Unjustified rhetoric will only take you so far: "the plausibility of the impossible", "This view is spookily godlike" etc. etc. Yes, the net has now got some useful services and some cool ideas have become almost mundane - searching for papers used to be a day-long job at the university library, now it's a google away...
The problem with saying, we've come this far this fast is that (as insurance agents say) past performance is no guarantee of future performance. The key word is guarantee. Any "vision" statement is necessarily an extrapolation of the current state, not an interpolation, and the two have wildly different error-bars associated with their predictions...
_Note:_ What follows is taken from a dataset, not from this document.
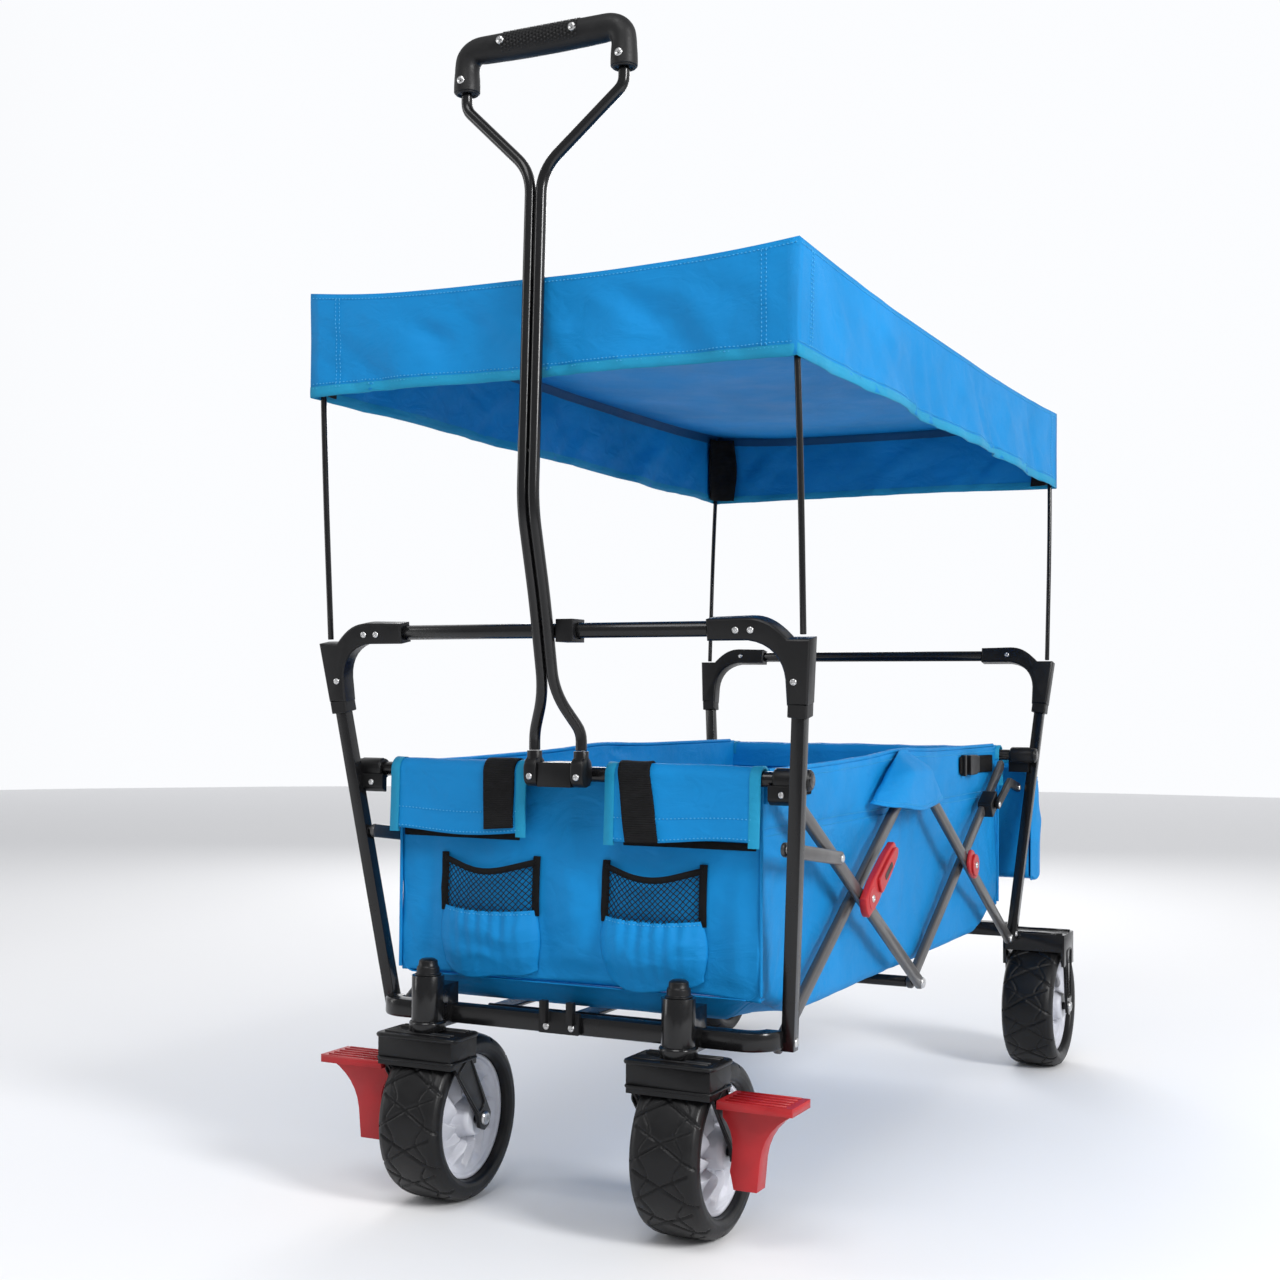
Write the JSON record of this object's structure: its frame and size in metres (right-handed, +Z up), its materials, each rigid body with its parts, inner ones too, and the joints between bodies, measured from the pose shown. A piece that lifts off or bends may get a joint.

As for the rise of the machines (which seems to be the postulate), there is a theory that intelligence is a sort of "heat" effect - a result of interconnectivity rather than a creator of it.First, however, you need state at every node, control transmissions between nodes, and *meaning* to be understood by the nodes. The first tentative step towards this could be the semantic web that people have been trying to get work for years now - without significant success...
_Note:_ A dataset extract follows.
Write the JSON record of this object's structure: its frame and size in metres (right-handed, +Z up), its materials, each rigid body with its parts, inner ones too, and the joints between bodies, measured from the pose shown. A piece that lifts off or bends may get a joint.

Suns slogan may be "the network is the computer", but that doesn't mean every network is a computer! It doesn't "process" emails, it's a transport for them. It doesn't "process" web-searches, again it's a transport. The computation is done at the nodes, not within the network.
I suppose you could make the argument that these are micro-ops compared to the macro-results, if you consider the internet a computer, but I still don't think it stands up. In fact, I think (apart from the history lesson) the whole piece is just page-filler.
Simon
Physicists get Hadrons!
Just like we're about due for flying cars and moon bases by now, right?
The internet isn't going to drastically change, it's too much of a (working) mess to just roll out v2.0.9-r11. I happen to like having my OS the way it is, and I'm assuming everyone here on slashdot would rather waste the raw materials it takes to make the cpu's that power our computers than run our OS in Internet Explorer and a Java VM. Heh. I want my 10GHz geforce card, 500THz cpu and 5TB of RAM, my stage 1 installed gentoo, my OSX, and everything else. Crazy predictions of the "future" by some random guy with a keyboard can bite my ass.
Isn't this how Skynet started? I'll just wait for the net to gain its own identity and try to rid itself of the real problems, the users!
Well, I, for one, welcome our new omnipotant internet Machine God overlords 10 years into the future.
Whenever I hear someone predicts something for ten years in the future, I know they chose that number because
-it's too long to be demonstrably false and
-it's just short enough to seem relevant.
But yeah, this is just nonsense.
Boy, does this sound like the kind of "publish or perish" bullshit you get from academic settings.
> What is 1+1?
Two.
> What is 1+1?
An equation.
> What is 1+1?
The same question that you asked twice previously.
> What is 1+1?
A way for you to harass me.
> What is 1+1?
I'm leaving, and taking your music collection with me.
POTUS Witch Hunt tracker: 75 charges filed against 19 witches, 4 witches cooperating and 5 witches have pled guilty.
He wants his Singularity idea back.
Your network is always slower than your local system. No matter what you think you can push to a system, you'll always be slower than what you could do locally.
That's always been true in the past, but won't necessarily hold in the future. The speed of a computer only matters insofar as the user can perceive a difference. Right now, there is a huge difference between playing an HD movie off of your hard drive, and streaming it over the net (namely, the first is somewhat possible, whereas the second is not). If network connection speeds get to the point where real-time high-resolution video can be streamed with no lag, then there is no difference in having your monitor hooked to a computer that is sitting beside you, versus hooked to a computer that is on the other side of the planet.
Once network speeds become faster than the human ability to notice the difference, it will matter much less where your computing power is physically located. It may become commonplace to lease a computer from someone and access it remotely (from anywhere on earth) rather than own and maintain your own box with a CPU in it. There are a variety of reasons why people will still buy their own computers, of course (reducing costs in long-term, ability to control it fully, sensitivity of data, etc.). However, I fully expect us to reach a point where networks are fast enough that the user experience can be decoupled from the hardware (whether or not this happens is more difficult to predict... but the potential is there).
(Note: Perhaps I'm naive to assume that in the future we will still be using a monitor-and-keyboard interface. If we all switch to VR interfaces, which require more bandwidth, then it again becomes prohibitive to stream the user experience over the net. However I maintain that the finite bandwidth of human senses means that eventually networks will surpass our ability to assimilate information, and it won't matter whether the data is local or remote. I'm not going to speculate on a date where this will happen, however!)